The idea is simple: draw the circle, label the slices, mark where you’re satisfied like a dart to a bullseye.

But, the generic version of these wheels is shallow. It’s a bureaucrat’s idea of a good life. Health & Fitness. Career. Family.

But the wheel. A wheel. THE WHEELS. Are a really important and sacred map for wholeness. Think about the places we see wheels. Every tradition has its wheels. Mandalas, the Celtic Ouroboros (my favorite). The Buddhists have the Wheel of Samsara: birth, death, rebirth, the endless cycles we’re meant to wake up from. Jung called it individuation: the slow turning inward until we meet the Self at the center. Even the zodiac is a wheel. Twelve houses circling the heavens, twelve archetypes we all move through in our lives. Christians have their own version, too, and its incredibly mystical. The "Ophanim", the wheel of the divine chariot, which brought (my favorite little medieval guys in paintings) the cherubim to Ezekiel.

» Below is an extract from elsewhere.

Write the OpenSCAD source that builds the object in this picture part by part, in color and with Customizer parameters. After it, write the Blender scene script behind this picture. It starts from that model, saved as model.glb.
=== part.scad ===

The wheel keeps showing up because it’s the oldest language we have for wholeness. A circle can’t be lopsided. The moment one spoke grows too heavy, the whole thing wobbles. That’s why the Wheel of Life, a silly yet powerful template, actually works to create change. It’s not a self-help gimmick, it’s the geometry that reminds us of what our soul already knows: you can’t be only successful at work and malnourished in love. You can’t be spiritually awake and physically depleted. You can’t be healthy in body and yet starved of purpose. The circle won’t turn.

A map of wholeness.

But, what if you drew your own? What if instead of “Fitness” you wrote “Body as Temple”? Instead of “Romance,” you wrote “Union”? Instead of “Career” you wrote “Calling”? Then the wheel isn’t just productivity defined by modern life. It's esoteric geometry looking at your life in lifetimes.

Because when I look at my own wheel, I have to add: “Art Making”, “Body I Want”, “Intuition”, “Play”, “Spiritual Education”, “Creative Flow”, and “Business”. Because when I look at my own wheel, I don’t just ask: is my health a “7” and my finances a “9”? I ask: where is the soul pointing me next? Where am I disappointed, generally? Where do my desires want to go but can’t? Where am I being asked to surrender? To strengthen? To rebalance?

And, the wheel I use today to take stock of my life might look different in 5 years.

Great, that’s good. The wheel is alive, and in every season of life it turns.

So that’s my call for you today. Make your own wheel of life. Take a piece of paper, draw a circle. Pie slice it up. Write categories no one else would think to write. “Devotion.” “Play.” “Silence.” “Beauty.” “Union.”

If you do, you’ll start to see that the wheel isn’t measuring your life, it’s spinning your unique prayer, your unique design, and destiny. Every imbalance is just an invitation back to the center.

Life isn’t about working with the categories handed to you, but with the ones your spirit longs for. I’m reminded today of the way the wheel is a compass for your life.